TASK TO CARRY OUT. Quote every line from the top of the listing down to and including the line that contains "const SHEET = 0.5;".

SOURCE DATA.
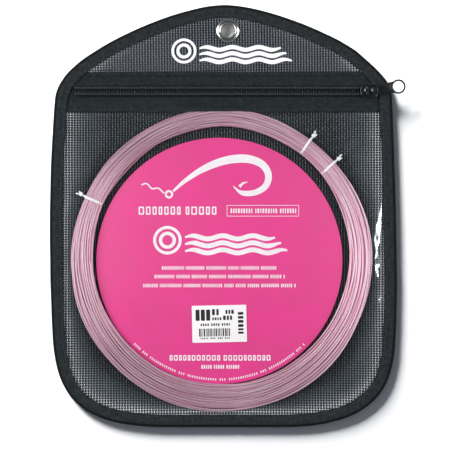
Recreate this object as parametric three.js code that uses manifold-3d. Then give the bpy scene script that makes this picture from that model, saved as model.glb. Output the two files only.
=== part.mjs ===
// A coil of leader line and its round label card in a flat zippered mesh pouch.
// Millimetres. The pouch lies on its back: +Z comes out of its front, +Y points to the hang grommet, and the
// origin is on the outer face of the back panel, on the pouch's centre line and half way up it.
import * as THREE from "three";
import { mergeVertices } from "three/addons/utils/BufferGeometryUtils.js";
import Module from "manifold-3d";

const wasm = await Module();
wasm.setup();

// ---------------------------------------------------------------- driving dimensions

const GAP = 0.3; // clearance between two pieces that touch
const SHEET = 0.5; // thickness of every mesh, vinyl and tape sheet

// The pouch's edge, soft and not quite the same on both sides. Each half runs from the crown over the shoulder and
// down to the flat foot, x measured out from the centre line: a point, the way the edge runs there, and how far
// that direction pulls on the curve before and after it.
const POUCH = {
  top: 119.6,
  bottom: -120,
  right: [
    { x: 0, y: 119.6, way: [1, 0], after: 24.8 },
    { x: 77.4, y: 91.4, way: [1, -0.94], before: 9.7, after: 10.2 },
    { x: 95.3, y: 65.7, way: [0.03, -1], before: 11.4, after: 30 },
    { x: 96, y: -81.3, way: [-0.152, -1], before: 28.2, after: 29.4 },
    { x: 32, y: -120, way: [-1, 0], before: 35.6 },
  ],
  left: [
    { x: 0, y: 119.6, way: [1, 0], after: 19.7 },
    { x: 79.9, y: 89, way: [1, -0.72], before: 22.7, after: 7.6 },
    { x: 96.1, y: 66.2, way: [0.087, -1], before: 9.3, after: 47.9 },
    { x: 97.5, y: -67.8, way: [-0.052, -1], before: 34.1, after: 37.7 },
    { x: 31.5, y: -120, way: [-1, 0], before: 48.4 },
  ],
};
const EDGE_STEPS = [10, 6, 7, 10]; // crown to arch, shoulder, side, corner
const FOOT_STEPS = 3;

const BINDING = { width: 7.4, thickness: 0.7, fold: 1.0 };
const POCKET_DROP = 1.0; // how far the pocket's back lies below the edge of the back panel

const CHAIN_Y = 70.65; // centre line of the zipper
const ZIPPER = { top: 80.9, bottom: 60.7, slit: 0.8, halfLength: 84.9 };
const NYLON = { radius: 1.0, hole: 0.62, cord: 0.3 }; // each side's coil, and the filler cord in it

const SLIDER = { x: 81.8, length: 10, halfWidth: 4.4, topPlate: 0.9 };
const FLANGE = { from: -3.6, to: 2.4 }; // the rails that hold the two coils in the slider
const NECK = { from: 0.4, to: 2.2, width: 1.0 }; // between the slider's two plates
const BOTTOM_PLATE = { from: -4.6, length: 6.9, halfWidth: 3.6, thickness: 0.7 };
const CAP = { from: -3.6, to: 2.6, leg: 1.2, opening: 1.8, height: 2.7, width: 1.8 };
const PULL = { pivot: -1.2, thickness: 1.0, ringAt: 17.7, ringRadius: 4.1, holeRadius: 3.1, yaw: 7 };

const GROMMET = { x: 2, y: 105, hole: 3.8, barrel: 4.2, flange: 6.6 };

const COIL = { x: -1.3, y: -26, outer: 85.5, width: 13, height: 5.3, segments: 80 };
const TIE_ANGLES = [154.5, 54, 41.5]; // degrees round the coil's centre
const TIE = { width: 1.6, strap: 0.4, pinchWidth: 0.2, pinchHeight: 0.32, spread: 7 };

const CARD = { x: -2.8, y: -25.6, radius: 69.9, thickness: 0.5 };
const STICKER = { x: -2.8, y: -61.3, width: 31, height: 21, thickness: 0.2 };

// ---------------------------------------------------------------- levels, from the surface up

const BACK_EDGE_Z = POCKET_DROP; // underside of the back panel inside the binding
const FRONT_Z = BACK_EDGE_Z + SHEET + GAP; // underside of the header, the tapes and the window's edge
const FRONT_TOP_Z = FRONT_Z + SHEET;
const BINDING_TOP_Z = FRONT_TOP_Z + GAP + BINDING.thickness;
const POCKET_FLOOR_Z = SHEET + GAP; // what lies in the pocket rests here
const CHAIN_Z = FRONT_TOP_Z + GAP + NYLON.radius;
const PLATE_Z = CHAIN_Z + NYLON.radius + GAP; // underside of the slider's top plate
const CAP_Z = PLATE_Z + SLIDER.topPlate + GAP;
const PIVOT_Z = CAP_Z + GAP + PULL.thickness / 2;
const COIL_Z = POCKET_FLOOR_Z + COIL.height / 2;
const COIL_MEAN_RADIUS = COIL.outer - COIL.width / 2;

// ---------------------------------------------------------------- helpers

const at = (x, y) => new THREE.Vector2(x, y);
const radians = THREE.MathUtils.degToRad;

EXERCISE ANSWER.
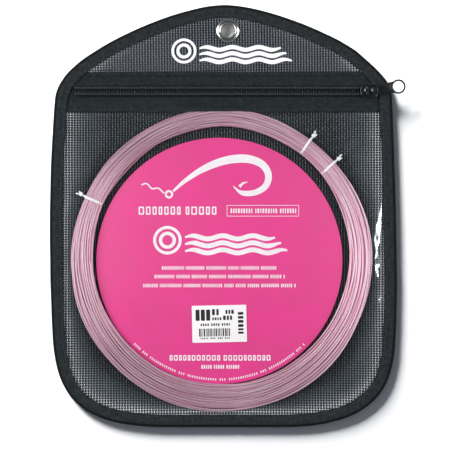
Recreate this object as parametric three.js code that uses manifold-3d. Then give the bpy scene script that makes this picture from that model, saved as model.glb. Output the two files only.
=== part.mjs ===
// A coil of leader line and its round label card in a flat zippered mesh pouch.
// Millimetres. The pouch lies on its back: +Z comes out of its front, +Y points to the hang grommet, and the
// origin is on the outer face of the back panel, on the pouch's centre line and half way up it.
import * as THREE from "three";
import { mergeVertices } from "three/addons/utils/BufferGeometryUtils.js";
import Module from "manifold-3d";

const wasm = await Module();
wasm.setup();

// ---------------------------------------------------------------- driving dimensions

const GAP = 0.3; // clearance between two pieces that touch
const SHEET = 0.5; // thickness of every mesh, vinyl and tape sheet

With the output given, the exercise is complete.